Up to now nobody proved the existence of diminishing returns for self-play in computer chess by means of statistically significant experiments. For matches of only 20 games, even high winning percentages of 70%-75% barely suffice to decide with good confidence that the victor is indeed stronger than his opponent in general. Consequently, such small sample sizes do not allow for any confident quantification of the absolute rating differences between the opponents. In order to confidently assess rating differences of 70 points we need about 500 games per match and for differences of 40-50 rating points the number of necessary games per match increases to 1000. Hence, we completely agree with Mysliwietz [158] who already criticized the statistical uncertainty of many famous self-play experiments in computer chess back in 1994. Based on these explanations it is now easy to understand why we label many experimental results as ``not statistically significant'' while describing all prominent self-play experiments in computer chess below.

**1982: Thompson [206].**- Thompson's pioneering experiment featured 100 self-play games with
matches of 20 games each between versions of BELLE differing by
exactly one ply in lookahead for fixed search depths of 3-8
plies. The gain in playing strength averaged at 246 rating points per
ply of search. The experiment showed no diminishing returns at any
search depth but its results are not statistically significant anyway.
**1983: Condon and Thompson [57].**- In the second experiment, Condon and Thompson let BELLE self-play
300 games in round-robin style with matches of 20 games each between all
program versions for fixed search depths of 3-9 plies. The gain
in playing strength averaged at 217 rating points per ply of search. Now
the observed ratings hinted at limited diminishing returns from a
fixed search depth of 6 plies onwards. Yet the results of the
experiment are not statistically significant.

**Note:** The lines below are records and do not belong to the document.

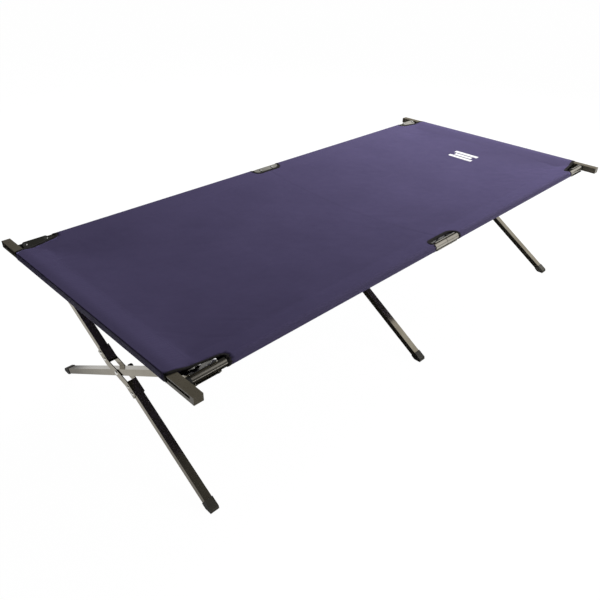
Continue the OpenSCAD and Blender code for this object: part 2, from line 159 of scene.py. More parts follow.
def place(a, b, height=0.0):
    """Point of the cloth's pattern (a along the bed, b across it), in the frame, and lifted."""
    if abs(b) > FLAT_B:
        out, up, n_out, n_up = side_wrap.at(abs(b) - FLAT_B)
        side = math.copysign(1, b)
        return Vector((a, side * (out + n_out * height), up + n_up * height))
    if abs(a) > FLAT_A:
        out, up, n_out, n_up = end_wrap.at(abs(a) - FLAT_A)
        side = math.copysign(1, a)
        return Vector((side * (out + n_out * height), b, up + n_up * height))
    fall = min(1.0, max(0.0, (bar_in - abs(a)) / (bar_in - BAR_X + END_HEM)),
               (FLAT_B - abs(b)) / SIDE_HEM)
    return Vector((a, b, CLOTH_Z - DROP * fall + height))


def fillet(corner, before, after, radius, steps=9):
    """Round bend at a corner of an outline, between the directions to its two neighbours."""
    c, p, q = Vector(corner), Vector(before), Vector(after)
    u, v = (p - c).normalized(), (q - c).normalized()
    half = u.angle(v) / 2
    reach = radius / math.tan(half)
    centre = c + (u + v).normalized() * (radius / math.sin(half))
    start, end = c + u * reach, c + v * reach
    first = math.atan2(*(start - centre).yx)
    turn = (math.atan2(*(end - centre).yx) - first + math.pi) % (2 * math.pi) - math.pi
    return [(centre.x + radius * math.cos(first + turn * k / steps),
             centre.y + radius * math.sin(first + turn * k / steps)) for k in range(steps + 1)]


def spaced(points, gap=GRID * 0.8):
    """The same line with points added so that no step is longer than the gap."""
    line = [points[0]]
    for here in points[1:]:
        last = line[-1]
        parts = max(1, math.ceil(math.dist(last, here) / gap))
        line += [(last[0] + (here[0] - last[0]) * k / parts,
                  last[1] + (here[1] - last[1]) * k / parts) for k in range(1, parts + 1)]
    return line


def corner_cut():
    """Cut edge at the +a +b corner, from the end sleeve's hem round to the side sleeve's hem."""
    bar_end, bend = (BAR_X + BAR_HALF, CORNER_AT_BAR), (CORNER_X, CORNER_NEAR_RAIL)
    side_end = (CORNER_X + CORNER_FLARE, END_B)
    return spaced([(END_A, CORNER_AT_BAR), bar_end, *fillet(bend, bar_end, side_end, BEND_R),
                   side_end])


def middle_cut():
    """Cut edge over a middle hinge on the +b side, from hem to hem."""
    right = [(MIDDLE_HALF, END_B), *fillet((MIDDLE_HALF, MIDDLE_IN), (MIDDLE_HALF, END_B),
                                           (0, MIDDLE_IN), BEND_R)]
    return spaced(right + [(-a, b) for a, b in reversed(right)])


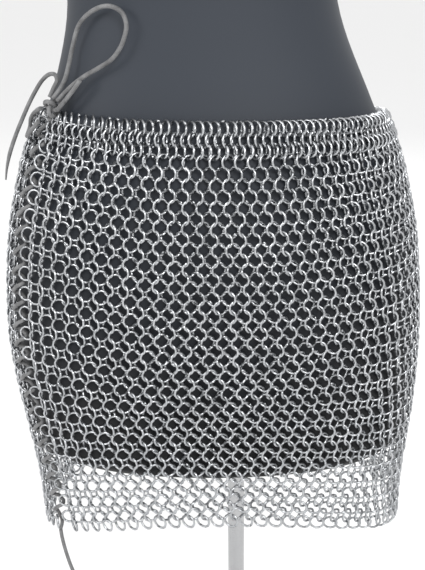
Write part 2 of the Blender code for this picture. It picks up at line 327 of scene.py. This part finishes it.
run_points = [knot_centre + run_start_shift]
crossing_step = (last_crossing_drop - first_crossing_drop) / crossings
ring_drops = [first_crossing_drop + crossing_step * (k + steep_share * (k % 2))
              for k in range(crossings)]
for k, (upper, lower) in enumerate(zip(ring_drops, ring_drops[1:])):
    outside = k % 2 == 0
    side = 1 if outside else -1
    run_points.append(mail_point(opening_angle(upper) + side * crossing_reach, upper, edge_ring_lift))
    for share in (0.25, 0.5, 0.75):
        drop = upper + (lower - upper) * share
        run_points.append(mail_point(opening_angle(drop) + side * (1 - 2 * share) * crossing_reach,
                                     drop, outside_lift if outside else inside_lift))
run_points.append(mail_point(opening_angle(ring_drops[-1]) - crossing_reach, ring_drops[-1],
                             edge_ring_lift))
run_points.append(mail_point(opening_angle(run_end_drop), run_end_drop, edge_ring_lift))
run_points.append(Vector(hem_tail_route[0]) + run_end_shift)
lace_tube("side_lacing", "lace_run", smooth_route(run_points))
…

**1988: Szabo and Szabo [198].**- The two Szabos determined the technology curve of their chess program
TECHMATE that self-played 6882 games on two Atari ST computers
linked together via their MIDI ports. The number of games per match
between longer and shorter searching versions of the program varied
strongly from a minimum of 32 to a maximum of 1367. The gain in playing
strength averaged at 156 rating points per doubling of available search
time (computing power). The experimental data indicated slight
diminishing returns at longer search times. Several results from the
experiment are statistically significant. Unfortunately, however, this
does not hold for the results of the most interesting program versions
with really long search times. They simply did not play enough games to
draw reliable conclusions.
**1990: Berliner et al. [28].**- The HITECH team made their chess machine self-play 1056 games in a
round-robin setting with matches of 16 games each between all program
versions of HITECH and LOTECH (a variant of HITECH scaled
down knowledge-wise) for fixed search depths of 4-9 plies. The
gain in playing strength averaged at 195 rating points per ply of search
for HITECH and at 232 rating points per ply for LOTECH. The
overall ratings showed signs of limited diminishing returns starting at
a fixed search depth of 6 plies. But there was no clear trend of
diminishing returns at higher search depths and the experimental results
are not statistically significant.
**1994: Mysliwietz [158].**- In his own experiment, Mysliwietz let the parallel chess program
ZUGZWANG self-play 450 games with 50 games per match between
program versions that differed roughly by a factor of 2 in search speed
due to varying numbers of allotted processors. The gain in playing
strength averaged at 109 rating points per doubling of search speed for
9 successive doubling steps. The observed ratings do not exhibit any
diminishing returns at all. Most of the match results from this
experiment are statistically significant in the sense that they allow
for the discrimination of stronger and weaker opponents with 95%
confidence. The true general rating gain for the version of ZUGZWANG
used in the experiment lay in the estimated range of 76-143
points per ply of search with 95% confidence. Thence, Mysliwietz's
experiment does neither support nor falsify the hypothesis of
diminishing returns for self-play of ZUGZWANG with good confidence.
**1997: Junghanns et al. [121].**- The self-play experiment with Junghanns' chess program THE TURK
featured 480 games with matches of 80 games each between program
versions differing by exactly one ply in lookahead for fixed search
depths of 3-9 plies. The gain in playing strength averaged
around 200 rating points per ply of search.
^{1.8}The winning percentages of the deeper searching versions of THE TURK actually increased steadily from fixed search depths of 6 plies onwards, thus even hinting at additional gains in returns for higher search depths rather than diminishing ones. The match results from this experiment are statistically significant in the sense that they allow for the discrimination of stronger and weaker opponents with 95% confidence. As in the case of Mysliwietz's experiment, however, the resulting data of the THE TURK neither supports nor falsifies the hypothesis of diminishing returns for self-play of this program with good confidence.

In their article Junghanns et al. [121] then continued to look for diminishing returns by means of other metrics than self-play. They finally claimed to have found empirical evidence in this respect. According to their explanations the low search quality of chess programs (i.e. their high error probability) and the abnormally large lengths of self-play games inadvertently hide the doubtlessly existent diminishing returns in computer chess. Although we greatly appreciate Junghanns et al.'s new trial aimed at the better understanding of diminishing returns in computer chess, we are not convinced that their claims hold when subjected to rigorous methodological and statistical testing. In our opinion the quest for indisputable and statistically significant demonstrations of diminishing returns for additional search in computer chess still remains to be concluded.